Windwalker I read your post as well and I do understand and agree with you on what our western culture has done to these arts. I see it in Iaido all the time because it is also an art with very strict postures and movements. I can't tell you how many students come in the dojo and get excited to learn a sword art only to get bored within a few months. 

Cheers.
Tom


----------



## alanraw (Feb 18, 2005)

Flier said:


> Hi guys I am new to this forum.
> I couln't help but notice this thread. I would love to get into a Kyudo dojo, but there are none around here.
> 
> I myself am a long time practicioner of Iaido, another Japanese traditional art which is a sword art and I get a lot of enjoyment of practicing it and teaching it. And would love to hear some experiences from anyone practicing Kyudo.
> ...


Amen! I see that a lot in kung-fu as well. many people come in expecting to _immediately_ learn either A.) to do the insane acrobatics as seen in the movies, B.) how to knock someone out with one punch or kick, with minimal effort on their part, C.) the intricate weapons sets as seen in the movies and tournaments, or any combination of those three, among others. And after learning that the first few months will probably consist primarily of stance training, conditioning exercises, and _maybe_ a few basic punches, kicks, and self-defense techniques, many wind up dropping out. I guess my old saying that "good things will never come to those who aren't _willing_ to wait" proves itself to be true over again. God Bless!


----------



## CONick64 (Mar 5, 2010)

Wow, thanks for the thourough explaination WindWalker and Alan. After hearing that, it does make a lot of sense that it would be more similar to other forms of Japanese martial arts. I was completely wrong!


----------



## Flier (Jul 16, 2010)

Outryder said:


> Hi,
> Anybody out there have some specific info on Kyudo such as teachers or classes here in Vegas, how much lbs pull for a Yonsun yumi for a 6' tall person (currently pulling 58 lbs at 30" on compound bow), bare minimum equipment, arrow length, and any other useful info will be much appreciated. I tried the net and found a couple of places but no reply and one email came back. I found couple places to obtain equipment from Japan and couple here in the US. Been dying to try traditional archery!

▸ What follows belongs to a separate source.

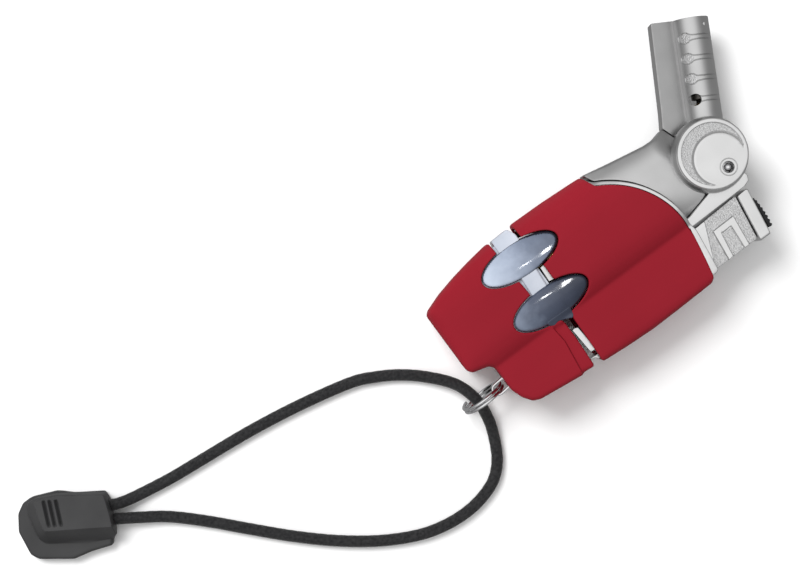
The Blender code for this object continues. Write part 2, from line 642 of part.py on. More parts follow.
def make_piezo():
    outline = [slanted(p, q) for p, q in ((-12.0, -21.7), (3.5, -21.7), (3.5, -14.7), (-12.0, -14.7))]
    body = prism("piezo", outline, MID - 4.2, MID + 4.2)
    cut(body, rod("plunger_bore", in_piezo(-9.0), in_piezo(6.0), 2.4))
    as_part(body, "piezo_body", "black_plastic")
    plunger = rod("plunger", in_piezo(-2.2), in_piezo(16.6), 2.0, 20)
    as_part(plunger, "piezo_plunger", "steel")

    frame, _ = along(in_piezo(4.1), in_piezo(16.4))
    turns, steps = 6, 12
    length, radius = 12.3, 3.0
    points = []
    for i in range(turns * steps + 1):
        angle = 2 * math.pi * i / steps
        place = Vector((radius * math.cos(angle), radius * math.sin(angle),
                        0.3 + (length - 0.6) * i / (turns * steps)))
        points.append((frame @ (place * MM)) / MM)
    wire("return_spring", points, 0.3, "steel", 1)

    lead = [in_piezo(-12.6, -1.0, -18.0), in_piezo(-13.6, -2.6, -17.4), in_piezo(-13.6, -4.2, -15.6),
            in_piezo(-12.6, -4.4, -12.4), (-10.2, -9.0, MID - 4.4),
            (-8.0, -5.0, MID - 4.4), (-3.4, 4.0, MID - 4.2), (1.6, 7.0, MID - 2.3),
            (9.0, 6.4, MID - 1.9), (16.0, 5.4, MID - 1.9), (22.6, 4.9, MID - 1.9)]
    wire("ignition_lead", smooth_route(lead, 3), 0.55, "black_rubber")


def make_lever():
    pivot = LEVER_PIN
    arm = [(-5.8, -12.05), (-4.9, -12.05), (-4.4, -11.1), (0.4, -10.9)]
    outline = [slanted(p, q) for p, q in arm]
    outline += arc(pivot, 1.9, 250.0, 360.0, 5)
    outline += [(3.4, -6.0), (3.3, 4.4), (1.7, 4.4), (1.6, -6.6)]
    outline += [slanted(-5.2, -9.7), slanted(-6.0, -10.2)]
    lever = prism("lever", outline, MID - 2.5, MID + 2.5)
    cut(lever, rod("pin_hole", at_mid(pivot, -4.0), at_mid(pivot, 4.0), 1.1, 16))
    cut(lever, box("fork", (0.0, 1.2, MID - 1.05), (5.0, 6.0, MID + 1.05)))
    as_part(lever, "valve_lever", "steel")
    pin = rod("pin", at_mid(pivot, -6.2), at_mid(pivot, 6.2), 0.8, 16)
    as_part(pin, "lever_pin", "steel")


def make_hose():
    route = [(-9.0, 7.3), (-8.7, 9.0), (-7.4, 10.1), (-4.6, 10.3), (3.0, 9.1), (12.0, 7.0),
             (20.0, 5.4), (25.0, 4.9), (HUB[0] - 4.9, HUB[1])]
    wire("gas_hose", smooth_route([at_mid(point) for point in route], 3), 1.0, "black_rubber")


# ---------------------------------------------------------------- lanyard
def smooth_route(points, per_span):
    """Points along a smooth curve through the route's own points."""
    points = [Vector(point) for point in points]
    padded = [2 * points[0] - points[1]] + points + [2 * points[-1] - points[-2]]
    result = []
    for i in range(1, len(padded) - 2):
        before, start, end, after = padded[i - 1:i + 3]
        for step in range(per_span):
            t = step / per_span
            result.append(0.5 * (2 * start + (end - before) * t
                                 + (2 * before - 5 * start + 4 * end - after) * t * t
                                 + (3 * start - before - 3 * end + after) * t ** 3))
    result.append(points[-1])
    return result


def in_cord_end(x, y):
    cosine, sine = math.cos(CORD_END_ANGLE), math.sin(CORD_END_ANGLE)
    return (CORD_END[0] + x * cosine - y * sine, CORD_END[1] + x * sine + y * cosine)


def cord_points():
    """The whole cord, with its two ends inside the cord end's sockets."""
    ends = [(*in_cord_end(x - CORD_SOCKET_DEPTH, y), MOUTH_Z) for x, y in CORD_MOUTHS]
    mouths = [(*in_cord_end(x, y), MOUTH_Z) for x, y in CORD_MOUTHS]
    route = [ends[0], mouths[0]] + CORD_ROUTE + [mouths[1], ends[1]]
    return smooth_route(route, 2)


def make_lanyard():
    lug = ([(-35.4, LUG[1] + 1.95)] + arc(LUG, 1.95, 90.0, 270.0, 10) + [(-35.4, LUG[1] - 1.95)])
    plate = prism("lug", lug, MID - 0.5, MID + 0.5)
    cut(plate, rod("lug_hole", at_mid(LUG, -2.0), at_mid(LUG, 2.0), 1.4, 20))
    as_part(plate, "lanyard_lug", "steel")

    centre = Vector(RING_CENTRE)
    lean, yaw = math.radians(8.0), math.radians(2.5)
    turn = Matrix.Rotation(yaw, 3, "Z") @ Matrix.Rotation(lean, 3, "X")
    steps, pitch, first = 30, 0.95, math.radians(41.0 - 180.0)
    points = []
    for i in range(2 * steps + 1):
        angle = first + 2 * math.pi * i / steps
        place = Vector((RING_RADIUS * math.cos(angle), pitch * (i / steps - 1.0),
                        RING_RADIUS * math.sin(angle)))
        points.append(centre + turn @ place)
    ring = wire("split_ring", points, 0.4, "steel", 1)
    move_origin(ring, at_mid(LUG))

    wire("lanyard_cord", cord_points(), CORD_RADIUS, "cord", 2)

    half = [(-12.0, 2.5), (-11.2, 5.6), (-9.2, 7.5), (-5.5, 8.4), (-1.0, 8.9), (1.0, 8.7),
            (3.0, 8.0), (6.0, 7.6), (11.6, 7.3)]
    base_outline = [(x, -y) for x, y in half] + half[::-1]
    top_outline = [(-9.0, -5.0), (-7.5, -5.8), (2.0, -6.1), (11.6, -5.6), (11.6, 6.7), (2.0, 7.2),
                   (-7.5, 6.8), (-9.0, 6.0)]
    base = prism("base", [in_cord_end(x, y) for x, y in base_outline], 0.0, 3.35)
    top = prism("top", [in_cord_end(x, y) for x, y in top_outline], 3.65, 8.6)
    for piece, name in ((base, "cord_end_base"), (top, "cord_end_cover")):
        for x, y in CORD_MOUTHS:
            cut(piece, rod("socket", (*in_cord_end(x - CORD_SOCKET_DEPTH - 0.6, y), MOUTH_Z),
                           (*in_cord_end(x + 3.0, y), MOUTH_Z), CORD_RADIUS + GAP, 16))
        as_part(piece, name, "black_plastic")


# ---------------------------------------------------------------- moving pieces' origins
def move_origin(obj, place):
    """Put an object's origin on its joint's axis without moving its shape."""
    target = Vector(place) * MM
    local = obj.matrix_world.inverted() @ target
    obj.data.transform(Matrix.Translation(-local))
    obj.matrix_world = obj.matrix_world @ Matrix.Translation(local)


def gather(name, place, names):
    """An empty on a joint's axis that carries the pieces that move together."""
    empty = bpy.data.objects.new(name, None)
    PARTS.objects.link(empty)
    empty.location = Vector(place) * MM
    bpy.context.view_layer.update()
    for child in names:
        obj = bpy.data.objects[child]
        obj.parent = empty
        obj.matrix_parent_inverse = empty.matrix_world.inverted()


def smooth_shading():
    for obj in PARTS.objects:
        if obj.type == "MESH":
            obj.data.shade_smooth()
            obj.data.set_sharp_from_angle(angle=math.radians(35.0))


make_shells()
make_windows()
make_tank()
make_gas_valve()
make_base_fittings()
make_chassis()
make_neck()
make_screws()
make_hub()
make_burner_head()
make_button()
make_safety_slider()
make_piezo()
make_lever()
make_hose()
make_lanyard()
gather("head_pivot", at_mid(HUB), ["burner_head", "gas_jet", "burner_tube", "flame_screen",
                                   "electrode_insulator", "igniter_electrode"])
gather("button_slide", in_piezo(17.0), ["button_block", "button_cap", "safety_slider"])
gather("lever_pivot", at_mid(LEVER_PIN), ["valve_lever"])
smooth_shading()
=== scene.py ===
import math

import bpy
import numpy as np
from mathutils import Matrix, Vector
from mathutils.geometry import delaunay_2d_cdt
from mathutils.kdtree import KDTree


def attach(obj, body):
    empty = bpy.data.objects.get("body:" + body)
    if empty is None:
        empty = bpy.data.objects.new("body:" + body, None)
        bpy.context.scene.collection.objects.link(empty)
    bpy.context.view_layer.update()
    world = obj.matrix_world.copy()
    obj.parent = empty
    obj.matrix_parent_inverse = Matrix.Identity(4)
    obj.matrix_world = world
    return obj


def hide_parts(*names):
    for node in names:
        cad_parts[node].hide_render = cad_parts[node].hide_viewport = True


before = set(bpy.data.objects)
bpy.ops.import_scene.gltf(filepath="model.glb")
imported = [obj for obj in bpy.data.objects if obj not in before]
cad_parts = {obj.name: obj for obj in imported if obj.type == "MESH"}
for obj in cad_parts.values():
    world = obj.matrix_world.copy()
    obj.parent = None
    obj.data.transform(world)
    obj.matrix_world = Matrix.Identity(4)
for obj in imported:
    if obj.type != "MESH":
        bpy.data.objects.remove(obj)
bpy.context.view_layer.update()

MM = 0.001

# ---------------------------------------------------------------- the body's dimensions
MID = 10.0
CREASE_TILT = math.radians(6.3)
SHELL_WALL = 1.2
SLEEVE_DROP = 1.5
ARC_CENTRE = (-3.9, -9.5)
HUB = (33.2, 4.8)
HUB_RADIUS = 8.8
PLATEAU = (34.1, 2.8)
PLATEAU_RADIUS = 6.35
RECESS_RADIUS = 7.7
RIVET = (34.9, 0.1)
BARREL_ANGLE = math.radians(68.4)
BARREL_LENGTH = 34.6
BARREL_OFFSET = -1.5
BARREL_RADIUS = 4.2
BORE_RADIUS = 3.2
VALVE_Y = 2.5
FILL_Y = -4.5
SCREWS = ((10.5, 6.0), (15.0, -2.0))
LUG = (-40.6, -19.5)
RING_CENTRE = (-44.87, -19.9, 6.3)
RING_RADIUS = 5.6
CORD_RADIUS = 1.5
CORD_END = (-153.0, 4.9)
CORD_END_ANGLE = math.radians(-24.0)
MOUTH_Z = 3.5
CORD_MOUTHS = ((12.0, 3.9), (12.0, 0.3))
CORD_SOCKET_DEPTH = 5.0
WINDOWS = {"upper": ((-20.4, 6.0), (10.6, 4.3), 4.0),
           "lower": ((-19.1, -7.1), (10.5, 4.4), 5.0)}
WINDOW_GAP = 0.3

SIDE_ROUND = 1.1      # how far the shells' outer edges are rounded
GAP_ROUND = 0.4       # and their edges along the gap and the windows
SIDES = (("front", 1), ("back", -1))
SHARP_ANGLE = math.radians(38.0)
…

Here is an excellent look at traditional Kyudo
http://www.youtube.com/watch?v=cedl57qWdS4


----------



## Outryder (Jul 9, 2010)

*Hi Windwalker*

Thanks for sharing. Not really sure what I want to accomplish with Kyudo. But the instant I saw it, I really got excited from the bottom of my heart. I've seen and tried several different traditional archery such as English and American Long bow, Mongolian recurve and modern recurve. I liked them but none of them got me excited as the Japanese Yumi. Even after trying the recurves, I still rather shoot my compound bow. I have a PSE Custom Bow that I picked up used for $150 and I have a great time. I'm pretty good out to 60 yards and I just have a ball. I occasionally go out with a friend to shoot, but I prefer to got out by myself with no one on the range. When I'm out shooting, I just lose myself and I got no worries in the world. Although I got for accuracy, I don't get that excited when I'm off and what bugs me about my friends is that they usually get pissed off when they are off. I just figure out what I'm doing different that day and correct errors and just have freaking good time just shooting.

I really don't know why I am so excited about Kyudo, but it sure gets me going and I want to further explore it.


----------



## Flier (Jul 16, 2010)

*I understand*

Believe me I understand. I have been an Iaido practitioner for a long time. I really enjoy it. Mostly for it's simplicity.
As far as archery, I like to kill things so I have no interest in kyodo aside from it's budo fundamentals.l 

I hope you find what you are looking for good luck


----------



## Outryder (Jul 9, 2010)

*Hey Flier*

Hi Flier,

Try this site for Kyudo

http://www.zenko.org/kyudo.html seems like there might be two in your area.

also chk these sites out too

http://www.kyudo.com/asahiam.html
https://www.sambu-kyugu.com/index.php?main_page=index&cPath=1
http://www.yumi-bows.com/yumi.html
http://www.zenko.org/bows.htm

and this one too

http://eclay.netwiz.net/

The kyudo.com seems like a very cool site with lots of info. The two that maintain the site wrote a book on it that I just got the other day from Amazon called Kyudo:The Essence and Practice of Japanese Archery by Dan and Jackie DeProspero. Seems really cool, lots of line graphics and so far well written just read foreward and Intro - still reading another book so I doing my best to finish one book at a time - just dying to read this one.

If you see any other sites during your search, let me know also!

Thanks ya'll,
Martin


----------



## NV Kyudo Kai (Aug 10, 2010)

Outryder: NV Kyudo Kai holds classes at the Black Mt. Rec Center on Greenway at Horizon Ridge on Sat mornings. The next class begins on Sept 4th and runs for 8 weeks. We supply a Gommi Yumi (rubber bow) for practice and have Yumis, gloves arrows etc for use. As stated in some previous chats Kyudo is not actually a sport, but a martial Art. It is a form based art with emphasis upon posture, ritual, mental concentration and character developmnet. Unity of mind, body, and bow, self disipline and perfection of techique are more important than striking the target.


----------